From my limited experience I'd say writers that outline are trying to cut corners on rewriting. I don't know that there is anything wrong with it, but it may take some of the excitement of discovery out of the process. Just my two cents.

Ed Gorman said...

Evan Hunter/Ed McBain told me in an interview that what he frequently did was get forty, fifty pages into it so that he knew the characters and the milieu and then he's start scratching out four or five chapters ahead. I hate outlining and am terrible at it.

Unknown said...

I can't do it. When I'm writing something that I've out lined it never works. The words seem forced and lack any real passion. And so what if you have to revise further once the original draft is done? (Yes I just looked through the ridiculous number of posts on your facebook page.) chances are the outline is going to change a long with the book as you re-write.

Patrick Shawn Bagley said...

I was asked to write an outline of my novel a couple years ago and I hated every fucking minute of the task. It felt so artificial. I threw the thing in the trash. Now that I'm teaching, I have students ask me about outlining. I tell them if it works for them, fine, but it's too restricting for me. I like that you used the word "organic" to describe your writing process; it's the same word I use over and over in my class.

ronnoc said...

I don't write, but fuck outlining. It requires you to think ahead-wheres the fun in that? Writing off of a outline sounds boring to me.

ronnoc said...

Where's the apostrophe in that^^ ?

Victor Gischler said...

It's like you're reading my mind. Fuck outlining. Fuck it hard.

VG

Tom Piccirilli said...

Right in the eyes!

Anonymous said...

Brillant/creative writers don't need to outline. Most of the time when someone outlines, you can see the ending a mile away.
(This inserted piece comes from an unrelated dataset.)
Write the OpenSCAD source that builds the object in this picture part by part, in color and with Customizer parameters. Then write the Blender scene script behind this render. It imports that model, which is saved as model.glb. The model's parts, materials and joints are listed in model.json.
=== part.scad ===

An example of brilliant/creative writing is The Coldest Mile. To write that story with the plot twists you did, without outlining, proves you not only are one of the more entertaining authors on the planet, you just may be the most talented. Unless of course you really do have superpowers.

pattinase (abbott) said...

I just write stories but I can't even think about a story consciously until I sit in front of the computer. If I try to think about it, it seems stale when I write it. I guess this can only work well in short pieces though.

Paul D Brazill said...

I write like I wrote songs. Nice riff, nice chords, nice title -let's see what I can do with this... I outlined one story recently and it stank!

Jamie Eyberg said...

I only need to know where it is going. How to get there is something that the story will take care of for me.

Anonymous said...

I hate outlining and it's a relief to see so many other people struggle with it.
However, I'm constantly outlining in my head. I usually do a few weeks of 'mental outlining' before I even start. I'm usually outlining my next piece while I'm writing the current one.